Nevertheless, his team managed to find a 1961 Buildings Department ledger with a notation about an application to put a roof sign on top of 30 Columbia Heights. The estimated cost of erecting the sign was $20,000.

A Buildings Department employee’s signature of approval appears in the ledger notation.

Karnovsky’s team also found other documentation suggesting Squibb got a permit for sign construction.

Concerning the current situation with the iconic Watchtower sign, McKernan said in his testimony that putting new sign letters on framework that was left atop 30 Columbia Heights would constitute a structural alteration — and that’s not permissible, he asserted.

Karnovsky countered that an engineer’s study determined the framework is “a complete and viable structure” and the sign letters are not structural elements.


Jehovah’s Witnesses moved upstate after headquarters sale

Columbia Heights Associates bought the five-building Watchtower headquarters complex for $340 million in 2016.

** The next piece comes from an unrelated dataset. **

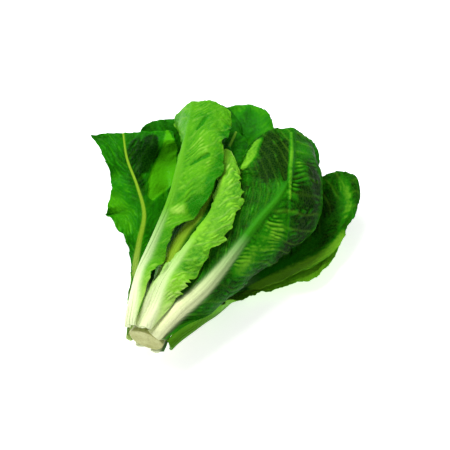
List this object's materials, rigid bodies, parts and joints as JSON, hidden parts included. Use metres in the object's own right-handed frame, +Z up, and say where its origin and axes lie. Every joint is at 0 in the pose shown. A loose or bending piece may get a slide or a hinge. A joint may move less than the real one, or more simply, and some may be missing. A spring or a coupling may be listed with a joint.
{
  "type": "romaine lettuce head",
  "caption": "Head of romaine lettuce lying on its side, its ribbed leaves fanned out from a short cut stem.",
  "frame": {"origin": "middle of the head's footprint, on the surface it lies on", "axes": "+Z up, +Y from the cut stem towards the leaf tips, +X to the right seen from the cut stem"},
  "size_m": [0.2884, 0.2921, 0.1072],
  "materials": {
    "stem": "matt cut flesh",
    "heart_leaf": "satin leaf",
    "light_leaf": "satin leaf",
    "mid_leaf": "satin leaf",
    "dark_leaf": "satin leaf"
  },
  "bodies": {
    "root": {"stem": "stem", "heart_leaf_1": "heart_leaf", "heart_leaf_2": "heart_leaf", "heart_leaf_3": "heart_leaf", "front_centre_leaf": "light_leaf", "front_left_leaf": "light_leaf", "heart_leaf_4": "mid_leaf", "heart_leaf_5": "mid_leaf", "under_leaf_1": "mid_leaf", "under_leaf_3": "mid_leaf", "under_leaf_6": "mid_leaf", "inner_left_leaf": "dark_leaf", "front_right_leaf": "dark_leaf", "under_leaf_0": "dark_leaf", "under_leaf_2": "dark_leaf", "under_leaf_4": "dark_leaf", "under_leaf_5": "dark_leaf"}
  },
  "joints": []
}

The Jehovah’s Witnesses sold 25-30 Columbia Heights because they relocated their world headquarters to upstate Warwick, New York.

Columbia Heights Associates is redeveloping the property, which is across the street from Brooklyn Bridge Park, into an office and retail complex called Panorama.

Columbia Heights Associates is a joint venture made up of CIM Group and LIVWRK Holdings. Kushner Cos. initially was part of the joint venture but sold its stake in the property to CIM Group this year.

Jared Kushner headed Kushner Cos. until he stepped aside to serve as senior adviser to his father-in-law, President Donald Trump.